• Task statement
Take the lines from the beginning of the data below through the line holding "joins both cables." and return exactly those.

• Data lines
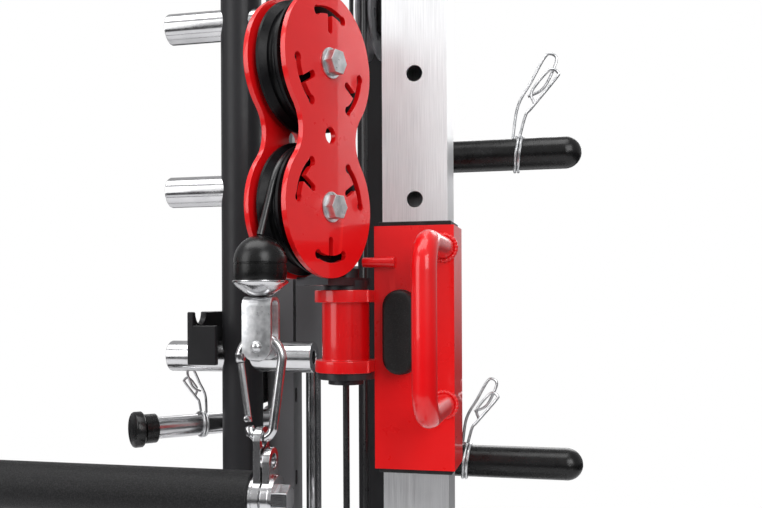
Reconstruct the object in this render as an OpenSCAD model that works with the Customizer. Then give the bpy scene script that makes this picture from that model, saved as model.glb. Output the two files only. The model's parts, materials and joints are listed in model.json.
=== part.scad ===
// Cable machine with two towers. Each tower has a pinned carriage on a stainless rail, a
// swivelling pulley housing, and a plate-loaded sled on guide rods. A long bar joins both cables.

/* [Frame] */
// Distance from the machine's centre to each rail's centre
rail_x = 800; // [700:10:1000]
// Overall height of the frame
frame_h = 2200; // [2120:10:2400]
// Length of each floor beam, front to back
foot_len = 850; // [760:10:1100]
// Wall-side width of the square posts and floor beams' height
post_w = 80; // [70:1:90]
// Height of the floor and crown beams
beam_h = 60; // [50:1:70]
// Diameter of the round rack posts
rack_d = 50; // [40:1:56]
// Diameter of the chrome pegs through the rack posts
peg_d = 38; // [30:1:44]
// Length of the chrome pegs
peg_len = 188; // [150:1:200]
// Vertical pitch of the chrome pegs
peg_pitch = 205.5; // [160:0.5:230]

// Wall of the frame's tubes
tube_wall = 3; // [2:0.5:4]

/* [Rail and carriage] */
// Width of the rail
rail_w = 60; // [54:1:66]
// Depth of the rail
rail_t = 40; // [36:1:44]
// Diameter of the index holes
hole_d = 14.8; // [12:0.2:18]
// Vertical pitch of the index holes
hole_pitch = 114.3; // [100:0.1:116]
// Number of index holes
hole_n = 16; // [14:1:16]
// Length of the carriage sleeve
sleeve_h = 220; // [200:1:240]
// Wall of the carriage sleeve
sleeve_wall = 3; // [2.5:0.1:4]
// Thickness of the slide liners
liner_t = 3.2; // [2.5:0.1:4]
// Diameter of the lift handle's rod
grip_d = 20; // [16:1:24]
// Height between the lift handle's legs
handle_h = 140; // [120:1:150]
// Distance from the sleeve to the lift handle's grip centre
handle_out = 101; // [80:1:120]

/* [Pulley housing] */
// Outer diameter of the housing's pulleys
pulley_d = 114; // [100:1:116]
// Height between the housing's pulleys
pulley_gap = 121.5; // [120:0.5:130]
// Radius of the housing plates' round ends
lobe_r = 60; // [59:0.5:64]
// Half the width of the housing plates' waist
waist_r = 37.5; // [32:0.5:44]
// Thickness of the housing plates
plate_t = 5; // [4:0.5:6]
// Half the space between the plates
half_gap = 17; // [16:0.5:20]
// Outer diameter of the swivel barrel
barrel_d = 43; // [40:1:46]
// Angle of the housing from the machine's inward direction towards its front
face_angle = 70; // [60:1:80]
// Diameter of the cable
cable_d = 6; // [4:0.5:8]

/* [Guide pulleys and sled] */
// Outer diameter of the guide pulleys
guide_d = 82; // [70:1:88]
// Diameter of the guide rods
rod_d = 20; // [18:1:24]
// Length of the sled's plate horn
horn_len = 172; // [150:1:220]
// Diameter of the sled's plate horn
horn_d = 27; // [24:1:30]

/* [Pull bar] */
// Outer diameter of the pull bar
bar_d = 41; // [28:1:44]

/* [Hidden] */
$fn = 48;
gap = 0.3;               // clearance between pieces that move on each other
groove_gap = 0.8;        // clearance between a cable and its groove
red = "#c8101c";
black = "#1b1b1d";
chrome = "#c9ccd0";

// Places are measured from the rail: x across, y back from the rail's front face.
foot_front = -250;                     // floor beam's front end
front_y = -(foot_front + foot_len / 2);  // rail front in the machine, whose middle is at zero
post_x = -12 - post_w / 2;             // rear square post
post_y = 190;
rack_x = -260;                         // round rack post
rack_y = 230;
rod_xs = [-200, -90];                  // guide rods
rod_y = 330;
sled_x = (rod_xs[0] + rod_xs[1]) / 2;
pin_z = 277 + 7 * hole_pitch;          // hole that the lock pin sits in
car_z = pin_z - 20;                    // middle of the carriage
rail_top = frame_h - beam_h;

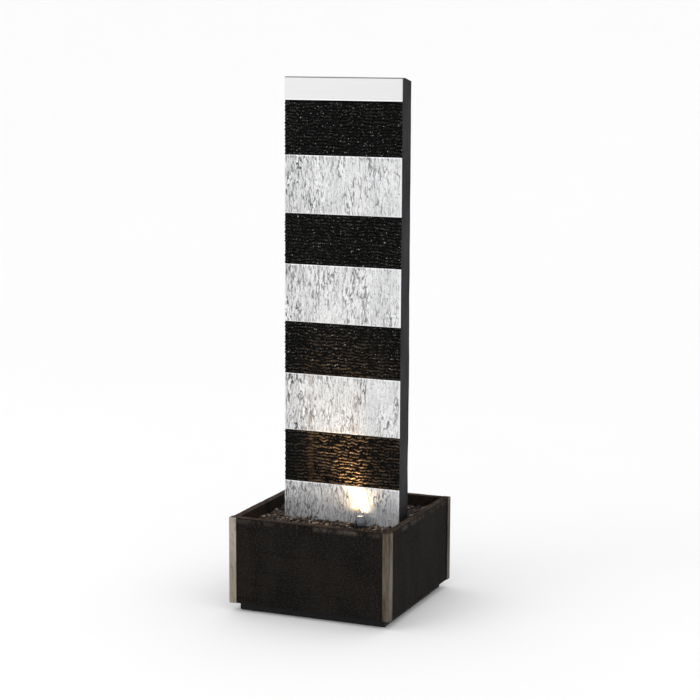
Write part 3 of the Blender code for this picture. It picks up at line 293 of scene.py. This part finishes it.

• Reply
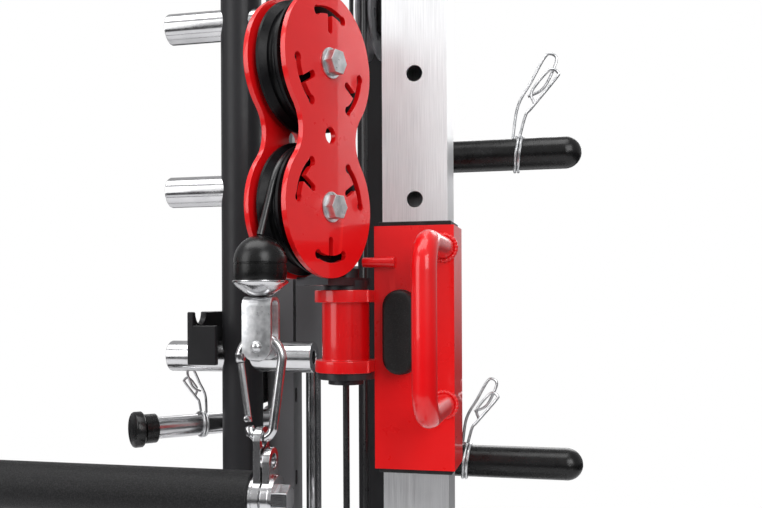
Reconstruct the object in this render as an OpenSCAD model that works with the Customizer. Then give the bpy scene script that makes this picture from that model, saved as model.glb. Output the two files only. The model's parts, materials and joints are listed in model.json.
=== part.scad ===
// Cable machine with two towers. Each tower has a pinned carriage on a stainless rail, a
// swivelling pulley housing, and a plate-loaded sled on guide rods. A long bar joins both cables.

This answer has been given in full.